Eppure al Racing ci credevano, quest’estate. Milito non era finito, affatto: si, ok, aveva un’età importante, ma soprattutto si era ritrovato a giocare le ultime due stagioni con infortuni pesanti e in un Inter in crisi di identità, non la situazione ideale insomma per lasciare il segno. Scelta conveniente? Non scherziamo, uno come lui, solo per i successi passati, avrebbe potuto benissimo trovare posto in un qualche campionato americano, indiano, arabo e chi più ne ha più ne metta. Non si pensi che al Racing lo hanno ricoperto d’oro infatti. L’inizio non è stato dei migliori, la sconfitta contro gli eterni rivali cittadini dell’Independiente – i due stadi in linea d’aria distano meno di trecento metri – aveva fatto scattare una dura contestazione verso il tecnico e i giocatori, e del resto Mister Diego Cocca aveva sancito prima della gara “meglio perdere questa e lottare per il titolo”. Ragionamento logico, ma per chi conosce il tifo argentino anche molto pericoloso. Infatti la panchina era stata salvata per miracolo, la squadra si era ritrovata ed ecco l’incredibile rimonta: 8 vittorie nelle ultime 9 gare, il River Plate avvicinato sempre di più e infine superato. Ultima giornata, tutto ancora in gioco: doveva vincere, il Racing, e si può soltanto immaginare la tensione che c’era.
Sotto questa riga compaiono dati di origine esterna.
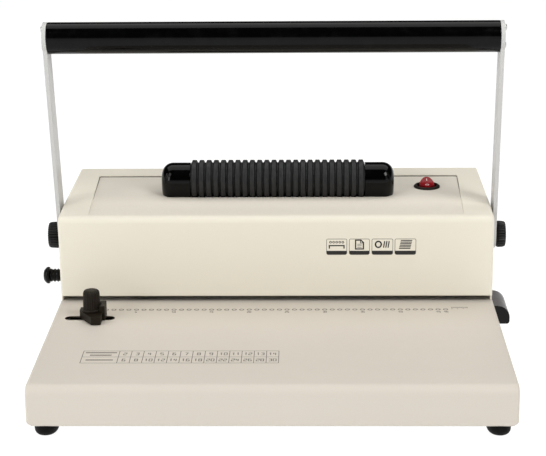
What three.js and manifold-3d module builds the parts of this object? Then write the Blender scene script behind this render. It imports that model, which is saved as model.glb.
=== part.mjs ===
// Coil binding machine: a hand-levered punch for a row of coil holes, with a powered coil inserter on top.
// Millimetres, +Z up, +X to the operator's right, origin on the floor under the middle of the machine.
import * as THREE from 'three';
import { mergeGeometries, mergeVertices } from 'three/addons/utils/BufferGeometryUtils.js';
import Module from 'manifold-3d';

const wasm = await Module();
wasm.setup();

// Clearances
const fitGap = 0.3;
const cutOverrun = 4;

// Base cover, plate and feet
const baseSideStep = 1.6;
const footHeight = 8.7;
const sheet = 1.2;
const baseFrontRadius = 8.5;
const baseEdgeRadius = 4.5;
const basePlateThickness = 1.5;
const footRadius = 9.4;
const footToeRadius = 5.2;
const footBoreRadius = 2.2;
const footPocketRadius = 3.4;
const footPocketDepth = 4.5;
const footInset = 14;
const footFrontSetback = 9.8;
const footRearSetback = 25;

// Housing cover over the punch
const tableDepth = 192;
const housingSideGap = 11.4;
const throatGap = 5;
const frameHeadroom = 4;
const bevelRise = 7.5;
const bevelRun = 42.5;
const housingEdgeRadius = 3.5;
const skirtSetback = 5;
const recessSideRim = 23.4;
const recessDepth = 1.5;
const recessRearRim = 29;
const lipWidth = 10;
const rearCoverInset = 1;

// Punch line, dies and throat
const coilPitch = 6.35;
const pinCount = 46;
const pinRadius = 2;
const pinClearance = 0.2;
const punchLineDepth = 45;
const pinRetreat = 0.5;
const dieThickness = 4;
const dieDepth = 42;
const dieFrontReach = 19;
const stripperThickness = 6;
const stripperEnd = 9.925;
const stripperFrontReach = 13;
const stripperDepth = 34;
const spacerDepth = 7;

// Side frames and their tie
const frameRowGap = 15.2;
const frameThickness = 4;
const frameCrown = 18.6;
const frameFrontReach = 31;
const frameRearReach = 53;
const frameLobeLift = 7;
const frameShoulderLift = 23;
const frameSlopeRun = 24;
const frameFootGap = 4;
const frameNoseCut = 14;
const flangeWidth = 10;
const flangeThickness = 3;
const beamDepth = 12;
const beamLift = 12;

// Main shaft, bearings and press cams
const shaftRadius = 8;
const shaftStubRadius = 5;
const shaftShoulderReach = 5;
const bearingWall = 3;
const bearingLength = 8;
const bearingFlangeWidth = 2.5;
const bearingFlangeThickness = 2;
const shaftRunGap = 0.25;
const collarWall = 2.6;
const pressStroke = 10;
const leverSwingDeg = 85;
const camBaseRadius = 11;
const camWidth = 14;
const camCapGap = 8;

// Punch bar, posts and springs
const barEndPlay = 0.5;
const barStopGap = 2.1;
const barDepth = 20;
const barHeight = 12;
const postInset = 9.5;
const postForward = 5;
const postRadius = 3;
const postTopGap = 1;
const springRadius = 4.3;
const springWireRadius = 0.7;
const springTurns = 5;

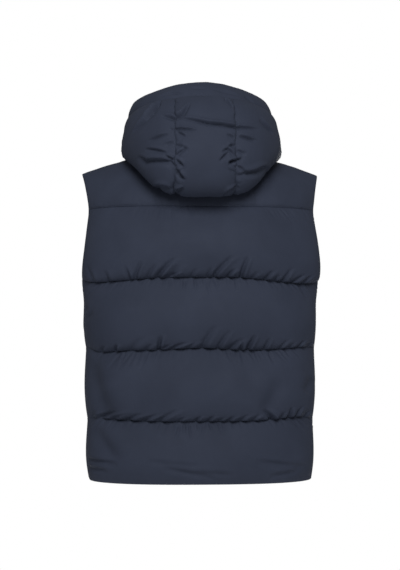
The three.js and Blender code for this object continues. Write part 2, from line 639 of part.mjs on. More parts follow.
// A box between limits across, up and out of the zip, counted from a place on its course.
function block([fromX, toX], [low, high], [inside, outside], place) {
  const geometry = new THREE.BoxGeometry(toX - fromX, high - low, outside - inside);
  geometry.translate((fromX + toX) / 2, (low + high) / 2, (inside + outside) / 2);
  return geometry.applyMatrix4(place);
}

const acrossX = (half) => [-half, half];
const union = (geometries) => geometries.map(solid).reduce((all, one) => all.add(one));

function addZip() {
  const course = zipCourse();
  addPair("zip_tape", zipBand(course, SEAM.gap / 2, ZIP.tapeX, ZIP.tapeIn, ZIP.tapeOut), TAPE);
  addWall("zip_chain", zipBand(course, -ZIP.chainX, ZIP.chainX, ZIP.chainIn, ZIP.chainOut), METAL);
  const [end, before] = [course[course.length - 1], course[course.length - 2]];
  const up = end.clone().sub(before).normalize();
  const place = new THREE.Matrix4().makeBasis(vector(1, 0, 0), up, vector(0, -up.z, up.y)).setPosition(end);
  const whole = [-SLIDER.below, SLIDER.above];
  const arch = [SLIDER.archHalf, SLIDER.archHalf + SLIDER.archLeg];
  const slider = union([
    block(acrossX(SLIDER.halfWidth), whole, [SLIDER.backIn, SLIDER.backOut], place),
    block(acrossX(SLIDER.halfWidth), whole, [SLIDER.frontIn, SLIDER.frontOut], place),
    block(acrossX(SLIDER.postX), [ZIP.gap, SLIDER.above], [SLIDER.backIn, SLIDER.frontOut], place),
    ...[1, -1].map((side) => block(
      [SLIDER.railX, SLIDER.halfWidth].map((x) => x * side).sort((a, b) => a - b),
      whole, [ZIP.tapeOut + ZIP.gap, SLIDER.frontOut], place,
    )),
    ...[1, -1].map((side) => block(
      acrossX(SLIDER.archX), arch.map((u) => SLIDER.archAt + u * side).sort((a, b) => a - b),
      [SLIDER.frontIn, SLIDER.archTop], place,
    )),
    block(
      acrossX(SLIDER.archX), acrossX(arch[1]).map((u) => SLIDER.archAt + u),
      [SLIDER.archTop - 0.01, SLIDER.archTop + SLIDER.archLeg], place,
    ),
  ]);
  vest.add(meshOf("zip_slider", slider, METAL));

  const pivot = vector(0, SLIDER.archAt, PULL.pivotOut).applyMatrix4(place);
  const hanging = new THREE.Matrix4().makeBasis(vector(1, 0, 0), vector(0, 0, 1), vector(0, -1, 0))
    .setPosition(pivot);
  const bar = new THREE.CylinderGeometry(PULL.barRadius, PULL.barRadius, 2 * PULL.armOut, 20)
    .rotateZ(Math.PI / 2).applyMatrix4(hanging);
  const pull = union([
    bar,
    ...[1, -1].map((side) => block(
      [PULL.armIn, PULL.armOut].map((x) => x * side).sort((a, b) => a - b),
      [-PULL.plateFrom - 0.5, PULL.barRadius], acrossX(PULL.thick / 2), hanging,
    )),
    block(acrossX(PULL.plateX), [-PULL.plateTo, -PULL.plateFrom], acrossX(PULL.thick / 2), hanging),
  ]);
  vest.add(meshOf("zip_pull", pull, METAL));

  const foot = vector(0, course[0].y, LEVEL.hem);
  const upright = new THREE.Matrix4().makeBasis(vector(1, 0, 0), vector(0, 0, 1), vector(0, -1, 0))
    .setPosition(foot);
  add("zip_box", block(acrossX(ZIP.boxX), [0, ZIP.boxHeight], [ZIP.boxIn, ZIP.boxOut], upright), METAL);
}

addZip();

export default vest;
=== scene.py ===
import math

import bpy
import numpy as np
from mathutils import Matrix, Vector


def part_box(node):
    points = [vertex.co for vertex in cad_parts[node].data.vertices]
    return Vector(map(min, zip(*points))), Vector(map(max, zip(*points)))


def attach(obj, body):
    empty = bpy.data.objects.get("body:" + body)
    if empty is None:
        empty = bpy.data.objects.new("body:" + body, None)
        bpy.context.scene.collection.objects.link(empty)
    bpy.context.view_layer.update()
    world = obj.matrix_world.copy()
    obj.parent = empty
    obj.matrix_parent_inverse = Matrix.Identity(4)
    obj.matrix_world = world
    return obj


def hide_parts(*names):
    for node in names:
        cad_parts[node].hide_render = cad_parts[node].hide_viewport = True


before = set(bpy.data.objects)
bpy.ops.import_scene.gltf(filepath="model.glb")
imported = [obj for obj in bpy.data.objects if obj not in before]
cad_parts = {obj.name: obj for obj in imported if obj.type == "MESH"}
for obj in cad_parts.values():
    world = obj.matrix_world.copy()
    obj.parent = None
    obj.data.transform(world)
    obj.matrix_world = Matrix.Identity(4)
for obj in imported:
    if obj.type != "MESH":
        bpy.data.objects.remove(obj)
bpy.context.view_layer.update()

# A hooded down vest, filled out as when it is worn. Each cloth panel is a grid of points that is
# laid out over the hollow form, filled, and then relaxed as cloth with a little spare width, so
# that it puckers along its seams. Shapes are in millimetres until a mesh is made.

MM = 0.001

LEVEL = {"hem": -683.0, "lower": -557.0, "waist": -410.0, "chest": -271.0, "yoke": -129.0}
QUILT = [LEVEL[name] for name in ("yoke", "chest", "waist", "lower", "hem")]
NECK = {"y": 5.0, "side": 82.0, "back": 65.0, "front": 106.0,
        "side_z": -4.0, "back_z": -18.0, "front_z": -86.0}
SHOULDER_TIP = (245.0, -52.0)
# Gap between panels, which lap where it is negative, the wall's thickness where nothing fills it,
# and how far back the side seams lie.
GAP, WALL, SIDE_Y = -1.0, 3.0, 20.0
# How far from the middle the fronts stop, over the zip's tapes.
ZIP_X = 7.1
NECK_TILT = {"side": 36.0, "back": 10.0, "front": 8.0}

FIGURE_Z = np.array([-683, -640, -557, -410, -320, -271, -200, -129], float)
FIGURE = {
    "side": np.array([228, 230, 232, 235, 236, 243, 238, 238], float),
    "back": np.array([124, 125, 126, 127, 130, 133, 134, 127], float),
    "front": np.array([134, 136, 138, 141, 146, 148, 145, 133], float),
}
ROUNDNESS = {"back": 2.5, "front": 2.3}
ARMHOLE = {"back": 56.0, "front": -60.0, "corner": 3.0}
# How far the filling stands out and sags, and over what distance it thins towards an edge.
PUFF = {"back": 25.0, "front": 23.0, "yoke": 9.0, "hood": 13.0, "brim": 7.0,
        "sag": 6.0, "side": 150.0, "edge": 70.0, "zip": 45.0}
# Share of the filling that is left at a seam of the hood.
SEAM_FILL = 0.55

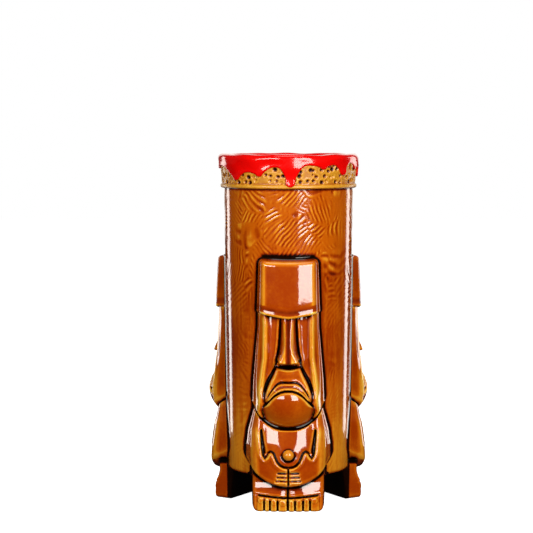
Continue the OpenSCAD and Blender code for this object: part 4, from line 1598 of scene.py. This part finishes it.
@dataclass
class Studio:
    """Floor, soft light and camera.

    Attributes:
        distance: Distance from the mug's axis to the camera, in metres.
        eye_height: Height of the camera.
        lens: Focal length of the lens, in millimetres.
        pitch: How far the camera looks down, in degrees.
        yaw: How far the camera is turned aside, in degrees.
        room_light: Strength of the even light of the room.
        floor_half: Half the width of the floor.
        floor_glow: How pale the floor looks to the camera.
        floor_bounce: Share of light that the floor sends back on to the mug.
    """

    distance: float = 1.009
    eye_height: float = 0.2
    lens: float = 128.3
    pitch: float = 4.26
    yaw: float = 0.663
    room_light: float = 0.04
    floor_half: float = 3.0
    floor_glow: float = 0.97
    floor_bounce: float = 0.015

    def floor(self) -> bpy.types.Object:
        """A wide pale floor."""
        half = self.floor_half
        corners = np.array([(-half, -half, 0), (half, -half, 0), (half, half, 0), (-half, half, 0)])
        obj = make_object("studio_floor", corners, [[0, 1, 2, 3]])
        material = bpy.data.materials.new("studio_white")
        material.use_nodes = True
        tree = material.node_tree
        tree.nodes.clear()
        nodes = Nodes(tree)
        pale = nodes.add("ShaderNodeBsdfPrincipled")
        pale.inputs["Base Color"].default_value = (0.86, 0.86, 0.86, 1.0)
        pale.inputs["Roughness"].default_value = 0.9
        pale.inputs["Specular IOR Level"].default_value = 0.0
        pale.inputs["Emission Color"].default_value = (1.0, 1.0, 1.0, 1.0)
        pale.inputs["Emission Strength"].default_value = self.floor_glow
        dim = nodes.add("ShaderNodeBsdfDiffuse")
        dim.inputs["Color"].default_value = (self.floor_bounce,) * 3 + (1.0,)
        path = nodes.add("ShaderNodeLightPath")
        mix = nodes.add("ShaderNodeMixShader")
        nodes.join(path.outputs["Is Camera Ray"], mix.inputs["Fac"])
        nodes.join(dim.outputs[0], mix.inputs[1])
        nodes.join(pale.outputs[0], mix.inputs[2])
        nodes.join(mix.outputs[0], nodes.add("ShaderNodeOutputMaterial").inputs["Surface"])
        obj.data.materials.append(material)
        return obj

    def world(self) -> None:
        """White surroundings behind the cup, which light it only a little."""
        world = bpy.data.worlds.new("studio_world")
        world.use_nodes = True
        nodes = Nodes(world.node_tree)
        seen = world.node_tree.nodes["Background"]
        seen.inputs["Color"].default_value = (1.0, 1.0, 1.0, 1.0)
        seen.inputs["Strength"].default_value = 1.0
        room = nodes.add("ShaderNodeBackground")
        room.inputs["Color"].default_value = (1.0, 0.98, 0.96, 1.0)
        room.inputs["Strength"].default_value = self.room_light
        mix = nodes.add("ShaderNodeMixShader")
        path = nodes.add("ShaderNodeLightPath")
        nodes.join(path.outputs["Is Camera Ray"], mix.inputs["Fac"])
        nodes.join(room.outputs[0], mix.inputs[1])
        nodes.join(seen.outputs[0], mix.inputs[2])
        nodes.join(mix.outputs[0], world.node_tree.nodes["World Output"].inputs["Surface"])
        bpy.context.scene.world = world
        view = bpy.context.scene.view_settings
        view.view_transform = "Standard"
        view.look = "None"
        view.exposure = 0.0
        view.gamma = 1.0

    def camera(self) -> bpy.types.Object:
        """The camera, a little above the cup's lip."""
        data = bpy.data.cameras.new("view")
        data.lens = self.lens
        data.sensor_width = 36.0
        data.clip_start = 0.01
        obj = link(bpy.data.objects.new("view", data))
        obj.location = (0.0, -self.distance, self.eye_height)
        obj.rotation_euler = (math.radians(90.0 - self.pitch), 0.0, math.radians(self.yaw))
        bpy.context.scene.camera = obj
        return obj

    def build(self) -> None:
        """Set the studio up."""
        self.world()
        self.floor()
        for box in (
            SoftBox("right_front_box", (0.5, -1.06, 0.57), 0.52, 0.9, 19.0, 0.57),
            SoftBox("left_front_box", (-0.6, -1.0, 0.42), 0.6, 0.36, 9.0, 0.42),
            SoftBox("left_rear_box", (-0.164, 0.139, 0.123), 0.044, 0.24, 0.12, 0.123),
            SoftBox("right_rear_box", (0.173, 0.131, 0.123), 0.049, 0.24, 0.133, 0.123),
            SoftBox("backdrop_box", (0.0, 1.3, 0.55), 1.1, 1.0, 4.0, 0.5),
            SoftBox("top_box", (0.0, -0.1, 1.4), 0.6, 0.6, 3.0, 0.1),
            SoftBox("fill_box", (0.0, -1.5, 0.25), 1.2, 0.9, 4.0, 0.08, False),
        ):
            box.build()
        self.camera()


def dress_floor_disc(glaze: bpy.types.Material) -> None:
    """Give the cup's floor, whose plain disc is kept, its glaze."""
    disc = bpy.data.objects["cup_floor"]
    disc.data.materials.clear()
    disc.data.materials.append(glaze)


def main() -> None:
    """Build the whole scene."""
    logging.basicConfig(level=logging.INFO, format="%(message)s")
    cup = CupSizes.from_frame()
    LOG.info("cup: %s", cup)
    amber, wall_amber, gold, red = (g.material() for g in (AMBER, WALL_AMBER, GOLD, RED))
    Studio().build()
    figure = CarvedFigure(cup)
    CupWall(cup, wall_amber, figure).build()
    dress_floor_disc(amber)
    PumiceBand(cup, gold).build()
    RedGlaze(cup, red).build()
    FigureRing(figure, amber).build()


if __name__ == "__main__":
    main()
Ci ha pensato Ricardo Centurion, troppo presto a mio avviso bocciato dal calcio italiano dopo la scorsa stagione al Genoa. Un colpo di testa che è valso il ritorno alla vittoria dopo 13 anni, attesa lunga (considerando che in Argentina si giocavano fino a questo due campionati l’anno) ma nemmeno così lunga, vista la maledizione che pende sullo stadio “Cilindro”. Maledizione che adesso Diego Milito, il Principe, è riuscito insieme ai suoi compagni a spezzare. Un ultimo, bellissimo, capitolo di un calcio romantico che più che ripeti che “non esiste più” e più sa regalarti storie come questa.